The fire was extinguished by approximately 4:30 a.m., and no one was inside the restaurant at the time of the blaze, Lincolnwood Fire Department battalion chief John Jaeger said.

Jaeger said the cause of the fire is under investigation. “A part of the kitchen was damaged, but the rest of the restaurant did not catch on fire, despite there being widespread smoke damage,” Jaeger said

Mark Freedman, Myron’s son, described the sequence of events as “metaphysical.”

His father’s death “happened at about the same time as the fire,” Mark Freedman said. “I think it means my father wants me to be a phoenix and resurrect this place to make it the jewel of the North Shore.”

Freedman said he was overwhelmed by the support he was receiving from friends, family and the community Wednesday morning.

“The damage was nominal, and we’ll get it cleaned up and running again soon,” Freedman said. “People who have been our customers forever have been calling all morning expressing their condolences and asking what they can do to help. It makes me feel good to know I have this place for them and will have it again.”

The Freedman family comes from a long line of restaurateurs. Mark Freedman’s grandmother operated a chain of casual cafeteria-style restaurants back in the 1920s in Chicago before the family closed them and opened Freedman’s Cafeteria in the mid-1940s.

Freedman’s grandmother operated the register while her sons (Myron and Phil) were in charge of food prep. In the late 1960s, the University of Chicago bought out the business and converted the land into housing units.

Myron and Phil began searching for a new spot to open their own restaurant, and found what was then called Brady’s Steakhouse. They bought the steakhouse and turned it into Myron & Phil in 1971. The old world steak and seafood house has been a staple in Lincolnwood ever since. Mark Freedman took over the restaurant in 1999.

Mark Freedman grew up at Myron & Phil. He started running the dishwasher and bussing tables for his father and uncle when he was 11 years old. In the 1980s, he became assistant manager after leaving college to return to work in the family business.

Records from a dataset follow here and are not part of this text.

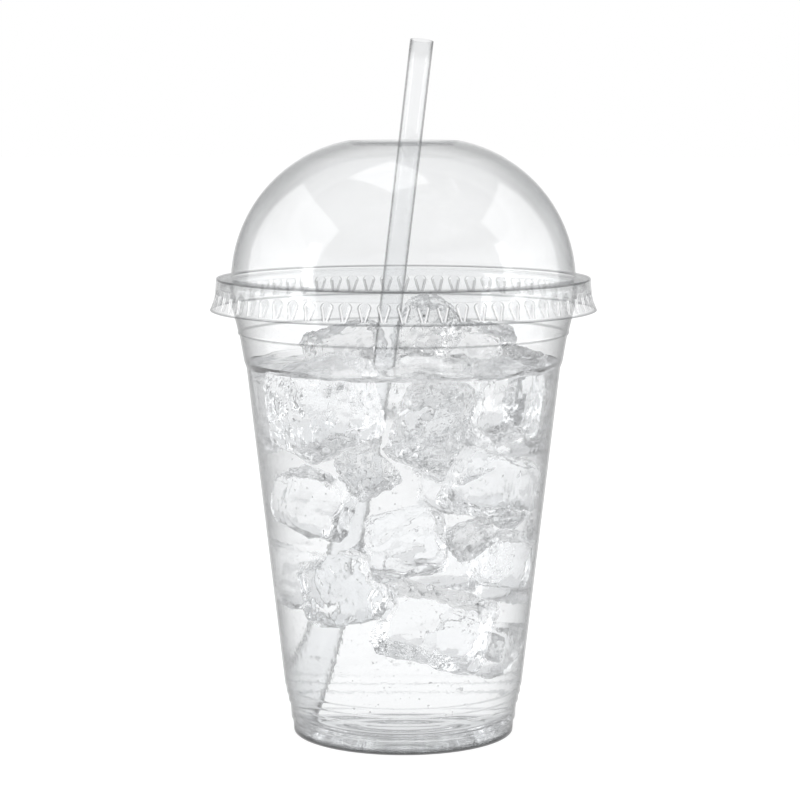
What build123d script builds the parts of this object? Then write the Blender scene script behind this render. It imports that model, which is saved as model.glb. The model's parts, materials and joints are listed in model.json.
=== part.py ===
"""Clear cold-drink cup with a press-fit dome lid and a straight straw, filled with water and ice.

The origin is the middle of the foot ring, on the table, and +Z is up. The cup and the lid are thin
thermoformed shells, so each is one wall-thick strip turned about Z. The straw leans from the back of
the cup's floor to the front edge of the lid's hole. Everything inside takes its place from the cup.
"""

import os
from math import radians, sin, sqrt

from build123d import *

os.makedirs("parts", exist_ok=True)

# Cup, outside sizes in millimetres
cup_height = 120.9
cup_wall = 0.4
rim_radius = 48.4
curl_radius = 1.5
curl_turn = 215
wall_top_radius = 41.5
foot_radius = 29.4
foot_ring_width = 4.0
punt_height = 3.0
punt_slope_width = 3.0
kink_height = 5.9
kink_growth = 0.8
crease_height = 14.7
crease_growth = 2.6
step_below_rim = 22.9
step_rise = 1.6
step_growth = 0.6
ring_below_rim = 13.7
ring_growth = 1.9
collar_below_rim = 4.6
corner_radius = 0.8

# Lid, outside sizes
lid_wall = 0.38
seat_gap = 0.37
skirt_gap = 0.55
brim_width = 3.9
brim_rise = 0.25
brim_roll = 0.9
skirt_drop = 4.05
skirt_growth = 0.3
flare_drop = 6.25
flare_growth = 0.8
lip_drop = 8.45
lip_growth = 1.7
dome_arc_offset = 7.5
dome_centre_drop = 1.7
crown_radius = 14.4
land_drop = 0.9
hole_radius = 13.0
groove_count = 64
groove_width = 2.4
groove_depth = 0.5
groove_centre_drop = 4.3
groove_taper_length = 3.1
groove_tip_radius = 0.45

# Straw
straw_radius = 3.0
straw_wall = 0.25
straw_length = 183.0
straw_gap = 0.3
straw_foot_azimuth = 131.6
straw_foot_inset = 5.3
straw_lean_azimuth = -80.4

# Water, ice and the way the lid lifts off with the straw
water_below_rim = 20.9
liquid_gap = 0.08
straw_liquid_gap = 0.1
ice_gap = 0.5
lid_lift = 30.0

# Each lump of ice: x, y, depth of its middle below the water line, its three lengths, how much its
# top narrows, its three turns in degrees, and the width of its worn corners
ice_lumps = {
    "ice_01": ((-20, -16, 10), (27, 23, 25), 3, (14, -12, 28), 3.5),
    "ice_02": ((7, -25, 14), (19, 15, 26), 4, (-12, 20, -12), 2.5),
    "ice_03": ((24, -16, 8), (19, 19, 21), 3, (10, 8, 40), 2.5),
    "ice_04": ((32, 4, 12), (14, 19, 25), 3, (-8, 10, 12), 2.5),
    "ice_05": ((-9, -27, 25), (15, 12, 16), 3, (8, -24, 18), 2.0),
    "ice_06": ((5, 22, 9), (22, 22, 18), 3, (8, 14, 30), 2.5),
    "ice_07": ((-25, 15, 14), (18, 20, 20), 3, (16, 10, -35), 2.5),
    "ice_08": ((22, -14, 31), (27, 19, 19), 5, (6, 18, -12), 2.5),
    "ice_09": ((-21, -10, 36), (20, 23, 19), 4, (-10, 16, 10), 2.5),
    "ice_10": ((0, -22, 44), (22, 15, 21), 6, (18, -8, 14), 2.5),
    "ice_11": ((14, 17, 32), (24, 21, 22), 4, (-16, 8, 15), 2.5),
    "ice_12": ((31, 4, 37), (12, 16, 24), 3, (4, 6, 8), 2.0),
    "ice_13": ((-15, -17, 58), (21, 19, 21), 3, (-8, -14, 24), 3.5),
    "ice_14": ((7, -15, 68), (32, 18, 24), 12, (-10, 16, 6), 2.5),
    "ice_15": ((22, -4, 52), (17, 17, 17), 4, (-18, 6, 34), 2.5),
    "ice_16": ((3, 20, 55), (22, 19, 20), 3, (10, -12, -16), 2.5),
    "ice_17": ((-23, 8, 57), (14, 17, 18), 3, (12, 12, 20), 2.0),
    "ice_18": ((22, 15, 56), (16, 18, 20), 4, (14, 10, -28), 2.5),
    "ice_19": ((16, -24, 43), (14, 12, 11), 2, (15, -20, 20), 1.5),
    "ice_20": ((22, -15, 74), (7, 6, 9), 1, (20, 20, 10), 1.0),
    "ice_21": ((12, 12, 77), (18, 18, 17), 4, (-12, 18, 22), 2.5),
    "ice_22": ((9, -1, 22), (17, 16, 18), 3, (20, -10, 50), 2.5),
    "ice_23": ((5, 18, -6), (17, 15, 24), 6, (28, 22, 20), 2.5),
    "ice_24": ((-17, 21, -1), (25, 16, 15), 4, (10, -12, 20), 2.5),
    "ice_25": ((20, 20, -1), (20, 17, 15), 4, (-12, 12, 10), 2.5),
    "ice_26": ((31, 4, 1), (14, 15, 10), 3, (8, 12, 20), 2.0),
}

# Heights and radii of the cup that follow from its sizes
step_height = cup_height - step_below_rim
ring_height = cup_height - ring_below_rim
curl_height = cup_height - curl_radius
curl_inside = curl_radius - cup_wall
neck_radius = rim_radius - curl_radius - curl_inside
floor_top = punt_height + cup_wall
water_level = cup_height - water_below_rim

# Heights and radii of the lid, which follow the cup's rim
brim_height = cup_height + seat_gap + lid_wall
skirt_radius = rim_radius + skirt_gap + lid_wall
lip_height = brim_height - lip_drop
dome_base_radius = skirt_radius - brim_width
dome_base_height = brim_height + brim_rise
dome_centre_height = dome_base_height - dome_centre_drop
dome_arc_radius = sqrt((dome_base_radius - dome_arc_offset) ** 2 + dome_centre_drop**2)
crown_rise = sqrt(dome_arc_radius**2 - (crown_radius - dome_arc_offset) ** 2)
crown_height = dome_centre_height + crown_rise
hole_height = crown_height - land_drop

# The straw stands a small gap above the cup's floor and leans a small gap off the lid's hole
lean_reach = hole_radius - straw_radius - straw_gap
lean_point = Vector(lean_reach, 0, hole_height).rotate(Axis.Z, straw_lean_azimuth)
foot_point = Vector(foot_radius - straw_foot_inset, 0, floor_top + straw_gap).rotate(Axis.Z, straw_foot_azimuth)
straw_tilt = radians((lean_point - foot_point).get_angle(Vector(0, 0, 1)))
foot_point += Vector(0, 0, straw_radius * sin(straw_tilt))
straw_way = (lean_point - foot_point).normalized()
straw_plane = Plane(origin=foot_point, x_dir=Vector(0, 0, 1) - straw_way * straw_way.Z, z_dir=straw_way)


def cup_outline():
    """Outside of the cup's wall, from the middle of the floor up to the start of the rim's curl."""
    return FilletPolyline(
        (0, punt_height),
        (foot_radius - foot_ring_width - punt_slope_width, punt_height),
        (foot_radius - foot_ring_width, 0),
        (foot_radius, 0),
        (foot_radius + kink_growth, kink_height),
        (foot_radius + crease_growth, crease_height),
        (wall_top_radius, step_height),
        (wall_top_radius + step_growth, step_height + step_rise),
        (wall_top_radius + ring_growth, ring_height),
        (neck_radius, cup_height - collar_below_rim),
        (neck_radius, curl_height),
        radius=corner_radius,
    )


def lid_outline():
    """Outside of the lid, from the edge of the hole over the dome and the brim to the lip."""
    land = Line((hole_radius, hole_height), (crown_radius, crown_height))
    dome = RadiusArc(land @ 1, (dome_base_radius, dome_base_height), dome_arc_radius)
    FilletPolyline(
        dome @ 1,
        (skirt_radius, brim_height),
        (skirt_radius + skirt_growth, brim_height - skirt_drop),
        (skirt_radius + flare_growth, brim_height - flare_drop),
        (skirt_radius + lip_growth, lip_height),
        radius=brim_roll,
    )


def turned_solid(line):
    """Solid that an outline makes with the Z axis when it is turned."""
    with BuildPart() as turned:
        with BuildSketch(Plane.XZ):
            with BuildLine():
                add(line)
                Polyline(line @ 1, (0, (line @ 1).Y), (0, (line @ 0).Y), line @ 0)
            make_face()
        revolve(axis=Axis.Z)
    return turned.part


def groove_cutter(grown):
    """Ball over a cone, standing just outside the skirt, that sinks one dent into it."""
    radius = (groove_width**2 / 4 + groove_depth**2) / (2 * groove_depth)
    reach = skirt_radius + skirt_growth - groove_depth + radius
    middle = brim_height - groove_centre_drop
    with BuildPart() as cutter:
        with Locations((reach, 0, middle)):
            Sphere(radius + grown)
        with Locations((reach, 0, middle - groove_taper_length / 2)):
            Cone(groove_tip_radius + grown, radius + grown, groove_taper_length)
    return cutter.part


def straw_rod(radius):
    """Solid rod along the straw's axis, as long as the straw."""
    with BuildPart(straw_plane) as rod:
        Cylinder(radius, straw_length, align=(Align.CENTER, Align.CENTER, Align.MIN))
    return rod.part


# Cup: one strip for the floor, the foot ring, the tapered wall and its rolled rim
with BuildPart() as cup:
    with BuildSketch(Plane.XZ):
        with BuildLine():
            wall = cup_outline()
            JernArc(wall @ 1, wall % 1, curl_inside, -curl_turn)
            offset(amount=cup_wall, side=Side.LEFT, closed=True)
        make_face()
    revolve(axis=Axis.Z)

# Lid: outer form less inner form, with the skirt's dents pressed through to lugs on the inside
with BuildLine() as lid_outside:
    lid_outline()
with BuildLine() as lid_inside:
    lid_outline()
    offset(amount=lid_wall, side=Side.RIGHT, closed=False, mode=Mode.REPLACE)
with BuildPart() as lid_cavity:
    add(turned_solid(lid_inside.line))
    with PolarLocations(0, groove_count):
        add(groove_cutter(lid_wall), mode=Mode.SUBTRACT)
with BuildPart() as dome_lid:
    add(turned_solid(lid_outside.line))
    with PolarLocations(0, groove_count):
        add(groove_cutter(0), mode=Mode.SUBTRACT)
    add(lid_cavity.part, mode=Mode.SUBTRACT)
    with Locations((0, 0, crown_height)):
        Cylinder(hole_radius, crown_height - dome_base_height, mode=Mode.SUBTRACT)

# Straw: a plain tube, cut square at both ends
with BuildPart() as straw:
    add(straw_rod(straw_radius))
    add(straw_rod(straw_radius - straw_wall), mode=Mode.SUBTRACT)

# Room inside the cup up to the water line, and the room that the lid and straw lift through
with BuildPart() as cup_room:
    with BuildSketch(Plane.XZ):
        with BuildLine():
            wall = cup_outline()
            Polyline(wall @ 1, (0, curl_height), wall @ 0)
        make_face()
        mirror(about=Plane.YZ)
        offset(amount=-cup_wall - liquid_gap, mode=Mode.REPLACE)
        Rectangle(cup_height, cup_height, align=Align.MIN, mode=Mode.INTERSECT)
    revolve(axis=Axis.Z)
with BuildPart() as straw_room:
    with BuildSketch(straw_plane):
        SlotCenterPoint((lid_lift * sin(straw_tilt) / 2, 0), (0, 0), 2 * (straw_radius + ice_gap))
    extrude(amount=straw_length)

# Ice: worn wedges that jostle at and under the water line, each trimmed to the room that is left for it
ice = {}
for name, (place, lengths, narrowing, turns, corner) in ice_lumps.items():
    x, y, depth = place
    low, (long, wide, tall) = narrowing / 2, lengths
    with BuildPart() as lump:
        with Locations(Location((x, y, water_level - depth), turns)):
            Wedge(long, wide, tall, low, low, long - low, tall - low)
        chamfer(lump.edges(), corner)
        add(cup_room.part, mode=Mode.INTERSECT)
        add(straw_room.part, mode=Mode.SUBTRACT)
        for other in ice.values():
            add(other.part, mode=Mode.SUBTRACT)
    ice[name] = lump

# Water: what is left of the room, round the ice and inside the straw
with BuildPart() as water:
    add(cup_room.part)
    for lump in ice.values():
        add(lump.part, mode=Mode.SUBTRACT)
    add(straw_rod(straw_radius + straw_liquid_gap), mode=Mode.SUBTRACT)
    add(straw_rod(straw_radius - straw_wall - straw_liquid_gap))
    split(bisect_by=Plane.XY.offset(water_level), keep=Keep.BOTTOM)

pieces = {"cup": cup, "dome_lid": dome_lid, "straw": straw, "water": water} | ice
for name, piece in pieces.items():
    piece.part.label = name
    export_step(piece.part, f"parts/{name}.step")
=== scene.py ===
import json
import random
from math import atan2, cos, hypot, radians, sin, sqrt, tau

import bmesh
import bpy
from mathutils import Matrix, Vector, noise


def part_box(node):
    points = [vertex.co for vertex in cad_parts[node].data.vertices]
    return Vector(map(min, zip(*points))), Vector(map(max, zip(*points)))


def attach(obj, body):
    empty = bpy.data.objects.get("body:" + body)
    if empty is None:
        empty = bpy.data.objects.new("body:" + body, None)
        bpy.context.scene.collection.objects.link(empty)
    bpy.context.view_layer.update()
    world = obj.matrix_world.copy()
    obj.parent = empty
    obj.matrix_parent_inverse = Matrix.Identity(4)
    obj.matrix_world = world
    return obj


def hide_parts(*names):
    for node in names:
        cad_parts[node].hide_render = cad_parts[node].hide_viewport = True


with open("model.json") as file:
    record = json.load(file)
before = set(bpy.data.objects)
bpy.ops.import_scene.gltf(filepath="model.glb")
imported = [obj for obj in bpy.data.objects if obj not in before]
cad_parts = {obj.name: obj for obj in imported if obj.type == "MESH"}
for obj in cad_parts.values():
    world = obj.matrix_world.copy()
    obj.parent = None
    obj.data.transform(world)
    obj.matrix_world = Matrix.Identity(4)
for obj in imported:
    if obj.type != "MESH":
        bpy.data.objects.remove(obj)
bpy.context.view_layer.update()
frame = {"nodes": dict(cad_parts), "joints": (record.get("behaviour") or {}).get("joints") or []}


# ---------------------------------------------------------------------------------------------
# Camera, floor and light. A white table and backdrop, a bright room with a darker band overhead
# that clear plastic and ice pick up, and softboxes at both sides and overhead.
# ---------------------------------------------------------------------------------------------

look = bpy.context.scene
look.view_settings.view_transform = "Standard"
look.cycles.use_denoising = True
look.cycles.max_bounces = 32
look.cycles.transmission_bounces = 28
look.cycles.glossy_bounces = 8
look.cycles.transparent_max_bounces = 64
look.cycles.caustics_reflective = False
look.cycles.caustics_refractive = False
look.cycles.sample_clamp_indirect = 6.0

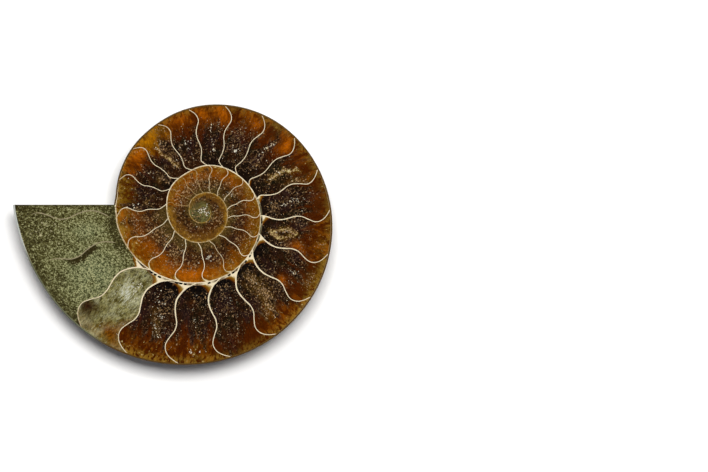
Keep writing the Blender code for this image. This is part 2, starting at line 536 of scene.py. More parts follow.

As a child, he remembers training the staff on how to operate the dishwasher, and helping his father mix homemade salad dressings.

Myron & Phil has a strong following, in part because not much about it has changed over the years. Guests are greeted with a table spread that’s rare to find these days: chopped liver pate, a bread basket, peppers, green tomatoes, raw onions and pickle relish.

Freedman is determined to get the restaurant reopened soon.

“I know I have great friends out there to support me and help me get going again,” Mark Freedman said.